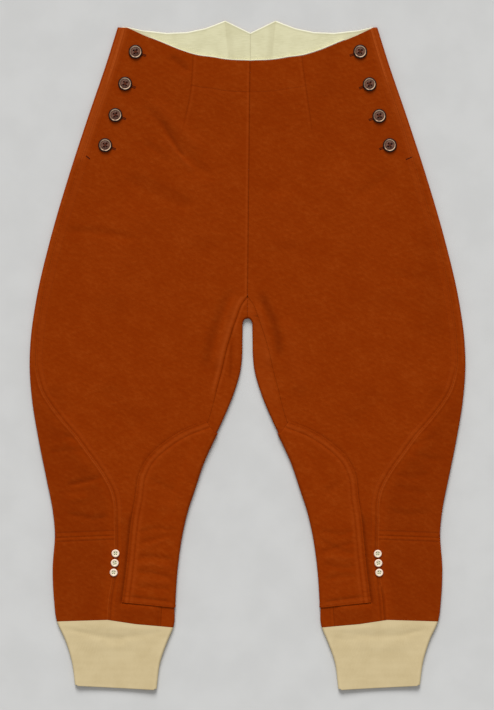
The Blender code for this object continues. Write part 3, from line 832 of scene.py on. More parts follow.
def outer_grid(name, levels):
    """From the side seam round the outer edge and under the leg to its inner end."""
    side = SIDES[name]
    seam = lambda down: side_seam[name](down) + SEAM_GAP / 2
    inside = lambda down: inner_turn(side, down)
    shares = np.linspace(0, 1, FLAP_COLUMNS) ** 1.8
    across, down = panel(side, levels, back_waist, seam, outer_turn, shares)
    level, painted_shading = border_level(name, across, down)
    flap = points(side, across, down, level)
    edge_down = down[:, -1:]
    angle = np.linspace(0, np.pi, TURN_STEPS + 1)[None, 1:-1]
    rim = np.full((len(levels), TURN_STEPS - 1), EDGE_LEVEL - FOLD_LEVEL)
    out = outer_turn(edge_down) + FOLD_RADIUS * np.sin(angle)
    turn = points(side, out, edge_down, FOLD_LEVEL + rim * np.cos(angle))
    lower = []
    for start, end, count in [(outer_turn, side_seam[name], 8), (side_seam[name], inside, LOWER_COLUMNS)]:
        shares = np.linspace(0, 1, count, endpoint=end is inside)
        lower.append(points(side, *panel(side, levels, back_waist, start, end, shares), LOWER_LEVEL))
    grid = np.concatenate([flap, turn] + lower, axis=1)
    shade = np.zeros(grid.shape[:2])
    shade[:, :FLAP_COLUMNS] = painted_shading
    # Underneath, shade is painted along the knee seam.
    under = MIDDLE_DOWN - grid[:, FLAP_COLUMNS:, 1] / MM
    shade[:, FLAP_COLUMNS:] = 0.8 * near(under, KNEE_SEAM, 0.9)
    return grid, shade


def strip_level(name, across, down):
    """The upper level of the strip inside the inseam, and the shade and light painted into it."""
    beside = (inseam(down) - across) / slant(inseam, down)
    depth = inseam_depth(name, down)
    # Light is painted beside the left inseam near the crotch; on the right, shade is painted at the row near
    # the hem, and the strip near the crotch is made lighter.
    if name == "left":
        marks = -0.3 * near(beside, 2.6, 1.6) * (1 - ease((down - INSEAM_FLAT_FROM) / 30))
    else:
        marks = 0.2 * near(beside, 5, 0.9) * (down > INSEAM_ROW_FROM)
        marks = marks - RIGHT_STRIP_LIGHTER * (1 - ease((down - 520) / 60)) * ease((beside - 1) / 3)
    painted_shading = depth * near(beside, 0, 1.3) + marks + knee_sewing(across, down)
    level = soft_level(name, across, down) - 0.5 * depth * near(beside, 0, 1.6)
    return level, np.clip(painted_shading + soft_shade(name, across, down), -1, 1)


def inner_grid(name, levels):
    """From the inner turn below, round it, and on to the inseam."""
    side = SIDES[name]
    inside = lambda down: inner_turn(side, down)
    seam = lambda down: inseam(down) - SEAM_GAP / 2
    across, down = panel(side, levels, back_waist, inside, inside, np.array([0.0]))
    way = arch_angle(down)
    angle = np.linspace(0, np.pi, TURN_STEPS + 1)[None, :-1]
    out = FOLD_RADIUS * np.sin(angle)
    turn = points(
        side, across - np.sin(way) * out, down + np.cos(way) * out, FOLD_LEVEL - FOLD_RADIUS * np.cos(angle)
    )
    shares = np.linspace(0, 1, INNER_COLUMNS)
    across, down = panel(side, levels, back_waist, inside, seam, shares)
    level, painted_shading = strip_level(name, across, down)
    grid = np.concatenate([turn, points(side, across, down, level)], axis=1)
    return grid, np.concatenate([np.zeros(turn.shape[:2]), painted_shading], axis=1)


def tongue_grid(name, levels):
    """The tip of the back on top, between the crotch and the arch, beside the middle seam."""
    side = SIDES[name]
    inside = lambda down: inner_turn(side, down)
    seam = lambda down: inseam(down) - SEAM_GAP / 2
    across, down = panel(side, levels, back_waist, inside, seam, np.linspace(0, 1, INNER_COLUMNS))
    level, painted_shading = strip_level(name, across, down)
    # Shade is painted along the middle seam as well.
    return points(side, across, down, level), np.clip(painted_shading + 0.25 * near(across, 0, 0.7), -1, 1)


ABOVE_KNEE = KNEE_SEAM - SEAM_GAP / 2
BELOW_KNEE = KNEE_SEAM + SEAM_GAP / 2
SEAT_LEVELS = rows_between(0, CROTCH_POINT, 3.6)
TIP_LEVELS = np.linspace(CROTCH_POINT, ARCH_TOP, 9)
ARCH_LEVELS = ARCH_FOOT - TURN_HEIGHT * np.cos(np.radians(np.linspace(0, 90, 11)))
THIGH_LEVELS = rows_between(ARCH_FOOT, ABOVE_KNEE, 3.4, [KNEE_SEAM - KNEE_ROW_ABOVE, ABOVE_KNEE])
LEG_LEVELS = np.concatenate([ARCH_LEVELS, THIGH_LEVELS[1:]])
CALF_LEVELS = rows_between(
    BELOW_KNEE, HEM_LEVEL, 3.4, [BELOW_KNEE, KNEE_SEAM + KNEE_ROW_BELOW, HEM_LEVEL]
)
for name in SIDES:
    body = outer_grid(name, np.concatenate([SEAT_LEVELS, TIP_LEVELS[1:], LEG_LEVELS[1:]]))
    inner = inner_grid(name, LEG_LEVELS)
    tongue = tongue_grid(name, TIP_LEVELS)
    add_cloth(f"back_{name}", [body, inner, tongue], [body, inner], CLOTH, RUST_CLOTH, "brushed_cotton", [])
    body, inner = outer_grid(name, CALF_LEVELS), inner_grid(name, CALF_LEVELS)
    add_cloth(f"calf_{name}", [body, inner], [body, inner], CLOTH, RUST_CLOTH, "brushed_cotton", [])

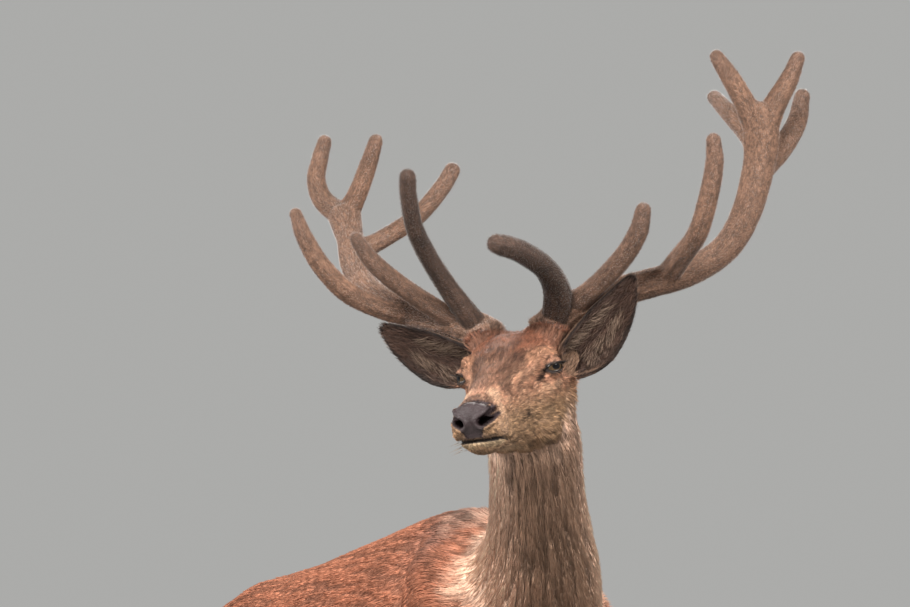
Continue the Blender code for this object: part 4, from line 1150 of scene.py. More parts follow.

:::::

◆ **Exercise**
Extract the full listing and reproduce each line exactly.

◆ **Answer to the problem**
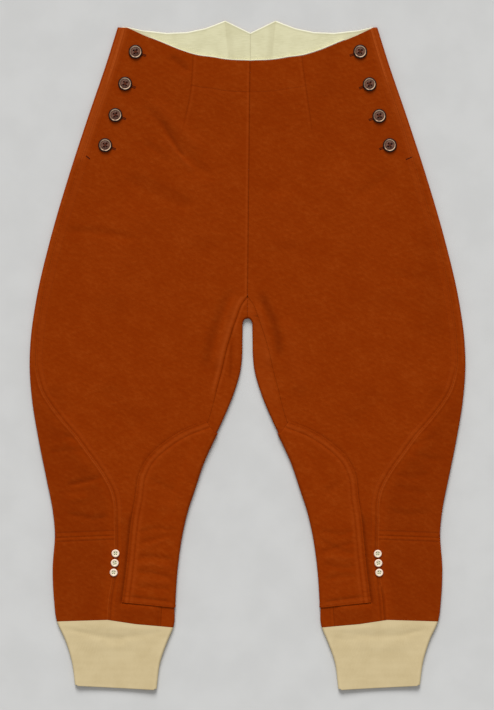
The Blender code for this object continues. Write part 3, from line 832 of scene.py on. More parts follow.
def outer_grid(name, levels):
    """From the side seam round the outer edge and under the leg to its inner end."""
    side = SIDES[name]
    seam = lambda down: side_seam[name](down) + SEAM_GAP / 2
    inside = lambda down: inner_turn(side, down)
    shares = np.linspace(0, 1, FLAP_COLUMNS) ** 1.8
    across, down = panel(side, levels, back_waist, seam, outer_turn, shares)
    level, painted_shading = border_level(name, across, down)
    flap = points(side, across, down, level)
    edge_down = down[:, -1:]
    angle = np.linspace(0, np.pi, TURN_STEPS + 1)[None, 1:-1]
    rim = np.full((len(levels), TURN_STEPS - 1), EDGE_LEVEL - FOLD_LEVEL)
    out = outer_turn(edge_down) + FOLD_RADIUS * np.sin(angle)
    turn = points(side, out, edge_down, FOLD_LEVEL + rim * np.cos(angle))
    lower = []
    for start, end, count in [(outer_turn, side_seam[name], 8), (side_seam[name], inside, LOWER_COLUMNS)]:
        shares = np.linspace(0, 1, count, endpoint=end is inside)
        lower.append(points(side, *panel(side, levels, back_waist, start, end, shares), LOWER_LEVEL))
    grid = np.concatenate([flap, turn] + lower, axis=1)
    shade = np.zeros(grid.shape[:2])
    shade[:, :FLAP_COLUMNS] = painted_shading
    # Underneath, shade is painted along the knee seam.
    under = MIDDLE_DOWN - grid[:, FLAP_COLUMNS:, 1] / MM
    shade[:, FLAP_COLUMNS:] = 0.8 * near(under, KNEE_SEAM, 0.9)
    return grid, shade


def strip_level(name, across, down):
    """The upper level of the strip inside the inseam, and the shade and light painted into it."""
    beside = (inseam(down) - across) / slant(inseam, down)
    depth = inseam_depth(name, down)
    # Light is painted beside the left inseam near the crotch; on the right, shade is painted at the row near
    # the hem, and the strip near the crotch is made lighter.
    if name == "left":
        marks = -0.3 * near(beside, 2.6, 1.6) * (1 - ease((down - INSEAM_FLAT_FROM) / 30))
    else:
        marks = 0.2 * near(beside, 5, 0.9) * (down > INSEAM_ROW_FROM)
        marks = marks - RIGHT_STRIP_LIGHTER * (1 - ease((down - 520) / 60)) * ease((beside - 1) / 3)
    painted_shading = depth * near(beside, 0, 1.3) + marks + knee_sewing(across, down)
    level = soft_level(name, across, down) - 0.5 * depth * near(beside, 0, 1.6)
    return level, np.clip(painted_shading + soft_shade(name, across, down), -1, 1)


def inner_grid(name, levels):
    """From the inner turn below, round it, and on to the inseam."""
    side = SIDES[name]
    inside = lambda down: inner_turn(side, down)
    seam = lambda down: inseam(down) - SEAM_GAP / 2
    across, down = panel(side, levels, back_waist, inside, inside, np.array([0.0]))
    way = arch_angle(down)
    angle = np.linspace(0, np.pi, TURN_STEPS + 1)[None, :-1]
    out = FOLD_RADIUS * np.sin(angle)
    turn = points(
        side, across - np.sin(way) * out, down + np.cos(way) * out, FOLD_LEVEL - FOLD_RADIUS * np.cos(angle)
    )
    shares = np.linspace(0, 1, INNER_COLUMNS)
    across, down = panel(side, levels, back_waist, inside, seam, shares)
    level, painted_shading = strip_level(name, across, down)
    grid = np.concatenate([turn, points(side, across, down, level)], axis=1)
    return grid, np.concatenate([np.zeros(turn.shape[:2]), painted_shading], axis=1)


def tongue_grid(name, levels):
    """The tip of the back on top, between the crotch and the arch, beside the middle seam."""
    side = SIDES[name]
    inside = lambda down: inner_turn(side, down)
    seam = lambda down: inseam(down) - SEAM_GAP / 2
    across, down = panel(side, levels, back_waist, inside, seam, np.linspace(0, 1, INNER_COLUMNS))
    level, painted_shading = strip_level(name, across, down)
    # Shade is painted along the middle seam as well.
    return points(side, across, down, level), np.clip(painted_shading + 0.25 * near(across, 0, 0.7), -1, 1)


ABOVE_KNEE = KNEE_SEAM - SEAM_GAP / 2
BELOW_KNEE = KNEE_SEAM + SEAM_GAP / 2
SEAT_LEVELS = rows_between(0, CROTCH_POINT, 3.6)
TIP_LEVELS = np.linspace(CROTCH_POINT, ARCH_TOP, 9)
ARCH_LEVELS = ARCH_FOOT - TURN_HEIGHT * np.cos(np.radians(np.linspace(0, 90, 11)))
THIGH_LEVELS = rows_between(ARCH_FOOT, ABOVE_KNEE, 3.4, [KNEE_SEAM - KNEE_ROW_ABOVE, ABOVE_KNEE])
LEG_LEVELS = np.concatenate([ARCH_LEVELS, THIGH_LEVELS[1:]])
CALF_LEVELS = rows_between(
    BELOW_KNEE, HEM_LEVEL, 3.4, [BELOW_KNEE, KNEE_SEAM + KNEE_ROW_BELOW, HEM_LEVEL]
)
for name in SIDES:
    body = outer_grid(name, np.concatenate([SEAT_LEVELS, TIP_LEVELS[1:], LEG_LEVELS[1:]]))
    inner = inner_grid(name, LEG_LEVELS)
    tongue = tongue_grid(name, TIP_LEVELS)
    add_cloth(f"back_{name}", [body, inner, tongue], [body, inner], CLOTH, RUST_CLOTH, "brushed_cotton", [])
    body, inner = outer_grid(name, CALF_LEVELS), inner_grid(name, CALF_LEVELS)
    add_cloth(f"calf_{name}", [body, inner], [body, inner], CLOTH, RUST_CLOTH, "brushed_cotton", [])

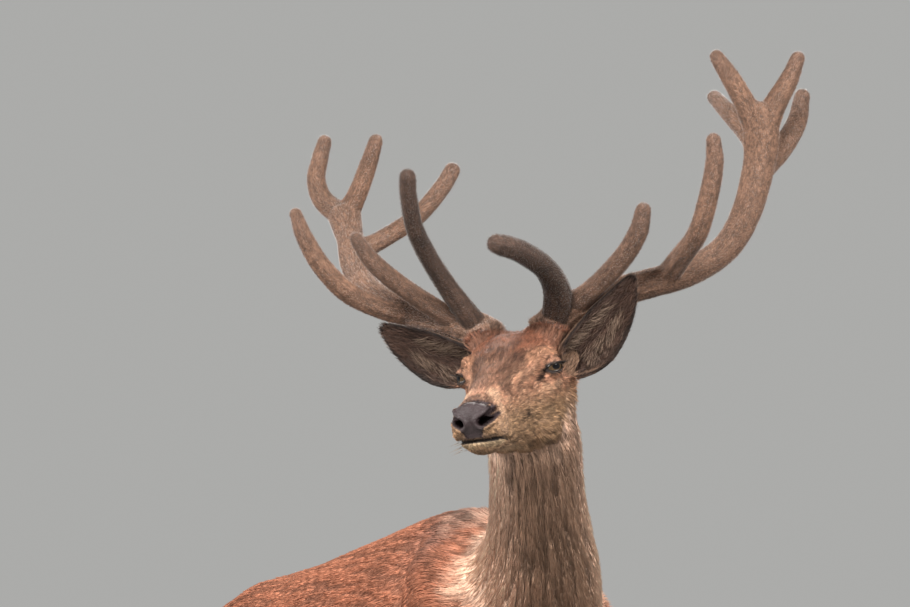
Continue the Blender code for this object: part 4, from line 1150 of scene.py. More parts follow.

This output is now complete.